DATA SEGMENT:
_ _ _ _ _ _ _
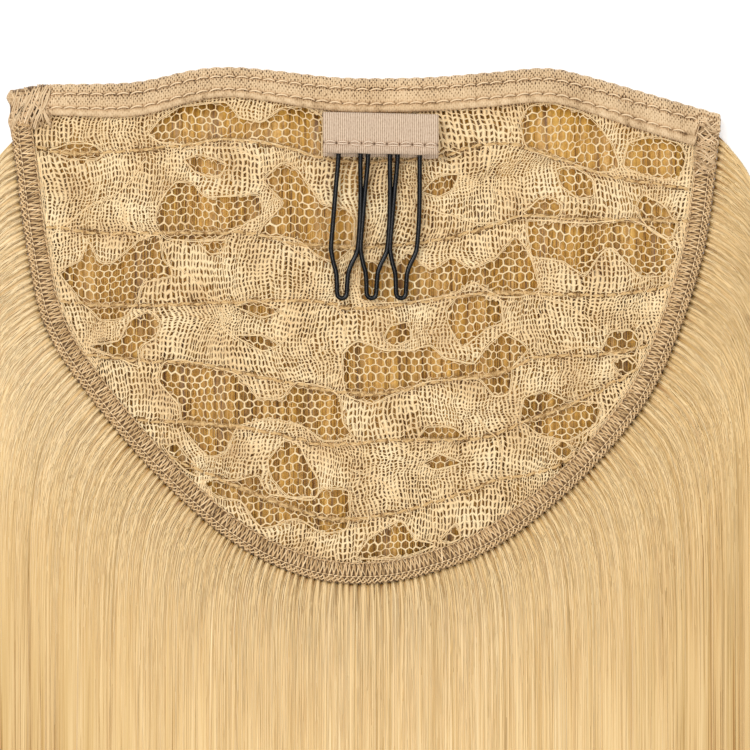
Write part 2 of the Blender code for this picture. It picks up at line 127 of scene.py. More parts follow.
# The weft rows, from the top one down, each from left to right. Columns: across, down, as above.
WEFT_ROWS = [
    [(-0.95, 0.130), (-0.81, 0.147), (-0.52, 0.133), (-0.42, 0.121), (-0.26, 0.131), (-0.13, 0.157),
     (0.00, 0.164), (0.20, 0.153), (0.37, 0.127), (0.54, 0.159), (0.65, 0.188), (0.95, 0.225)],
    [(-0.96, 0.287), (-0.73, 0.306), (-0.35, 0.306), (-0.19, 0.329), (0.04, 0.333), (0.25, 0.312),
     (0.44, 0.274), (0.58, 0.277), (0.95, 0.282)],
    [(-0.95, 0.438), (-0.66, 0.450), (-0.20, 0.440), (-0.05, 0.455), (0.05, 0.452), (0.20, 0.437),
     (0.37, 0.425), (0.68, 0.429), (0.92, 0.402)],
    [(-0.88, 0.540), (-0.63, 0.560), (-0.48, 0.564), (-0.35, 0.584), (-0.08, 0.621), (0.06, 0.623),
     (0.20, 0.601), (0.37, 0.584), (0.48, 0.552), (0.65, 0.548), (0.85, 0.522)],
    [(-0.74, 0.676), (-0.47, 0.684), (-0.30, 0.698), (-0.12, 0.726), (0.06, 0.718), (0.31, 0.713),
     (0.43, 0.684), (0.58, 0.643), (0.78, 0.570)],
    [(-0.60, 0.735), (-0.40, 0.798), (-0.21, 0.851), (-0.07, 0.875), (0.09, 0.859), (0.23, 0.832),
     (0.37, 0.796), (0.48, 0.782), (0.64, 0.735)],
]

# One loop of the comb. Columns: down as a share of COMB_REACH, half width as a share of half
# LOOP_WIDTH, sideways shift as a share of LOOP_LEAN.
LOOP_SECTIONS = [
    (0.00, 0.82, 0.00), (0.27, 0.94, 0.22), (0.47, 1.00, 0.43), (0.64, 1.00, 0.69),
    (0.70, 0.88, 0.78), (0.76, 0.66, 0.95), (0.82, 0.46, 1.00), (0.89, 0.39, 1.02),
    (0.955, 0.365, 1.04), (0.980, 0.33, 1.04), (0.992, 0.23, 1.04),
]

# The photo's frame: its width in pixels, the size of one on the base, and the pixel at the
# middle of the base's top edge
PHOTO_WIDTH = 750
PIXEL = 0.00019
TOP_MIDDLE = (367, 78)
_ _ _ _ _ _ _
DIRECTIONS: Recite the full listing above exactly.

FULL SOLUTION:
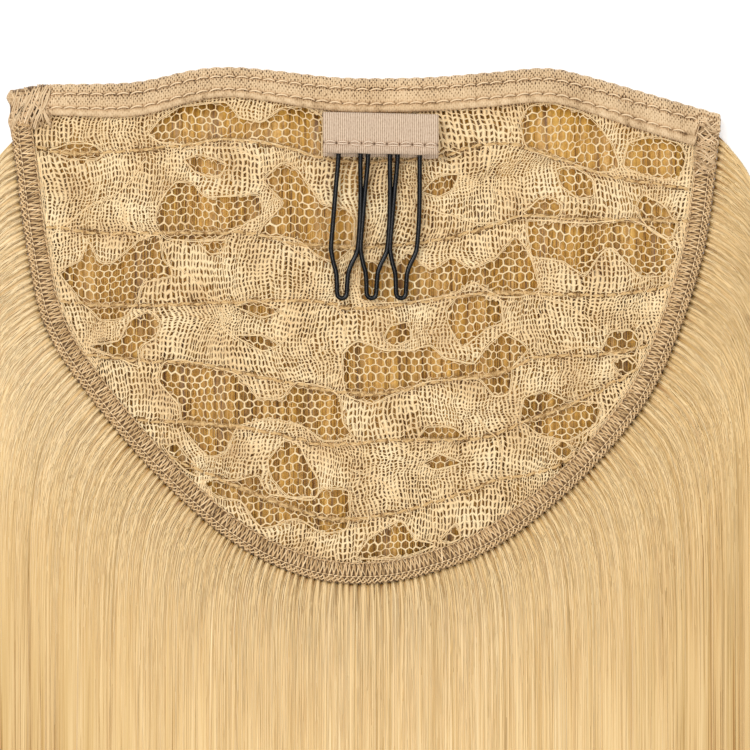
Write part 2 of the Blender code for this picture. It picks up at line 127 of scene.py. More parts follow.
# The weft rows, from the top one down, each from left to right. Columns: across, down, as above.
WEFT_ROWS = [
    [(-0.95, 0.130), (-0.81, 0.147), (-0.52, 0.133), (-0.42, 0.121), (-0.26, 0.131), (-0.13, 0.157),
     (0.00, 0.164), (0.20, 0.153), (0.37, 0.127), (0.54, 0.159), (0.65, 0.188), (0.95, 0.225)],
    [(-0.96, 0.287), (-0.73, 0.306), (-0.35, 0.306), (-0.19, 0.329), (0.04, 0.333), (0.25, 0.312),
     (0.44, 0.274), (0.58, 0.277), (0.95, 0.282)],
    [(-0.95, 0.438), (-0.66, 0.450), (-0.20, 0.440), (-0.05, 0.455), (0.05, 0.452), (0.20, 0.437),
     (0.37, 0.425), (0.68, 0.429), (0.92, 0.402)],
    [(-0.88, 0.540), (-0.63, 0.560), (-0.48, 0.564), (-0.35, 0.584), (-0.08, 0.621), (0.06, 0.623),
     (0.20, 0.601), (0.37, 0.584), (0.48, 0.552), (0.65, 0.548), (0.85, 0.522)],
    [(-0.74, 0.676), (-0.47, 0.684), (-0.30, 0.698), (-0.12, 0.726), (0.06, 0.718), (0.31, 0.713),
     (0.43, 0.684), (0.58, 0.643), (0.78, 0.570)],
    [(-0.60, 0.735), (-0.40, 0.798), (-0.21, 0.851), (-0.07, 0.875), (0.09, 0.859), (0.23, 0.832),
     (0.37, 0.796), (0.48, 0.782), (0.64, 0.735)],
]

# One loop of the comb. Columns: down as a share of COMB_REACH, half width as a share of half
# LOOP_WIDTH, sideways shift as a share of LOOP_LEAN.
LOOP_SECTIONS = [
    (0.00, 0.82, 0.00), (0.27, 0.94, 0.22), (0.47, 1.00, 0.43), (0.64, 1.00, 0.69),
    (0.70, 0.88, 0.78), (0.76, 0.66, 0.95), (0.82, 0.46, 1.00), (0.89, 0.39, 1.02),
    (0.955, 0.365, 1.04), (0.980, 0.33, 1.04), (0.992, 0.23, 1.04),
]

# The photo's frame: its width in pixels, the size of one on the base, and the pixel at the
# middle of the base's top edge
PHOTO_WIDTH = 750
PIXEL = 0.00019
TOP_MIDDLE = (367, 78)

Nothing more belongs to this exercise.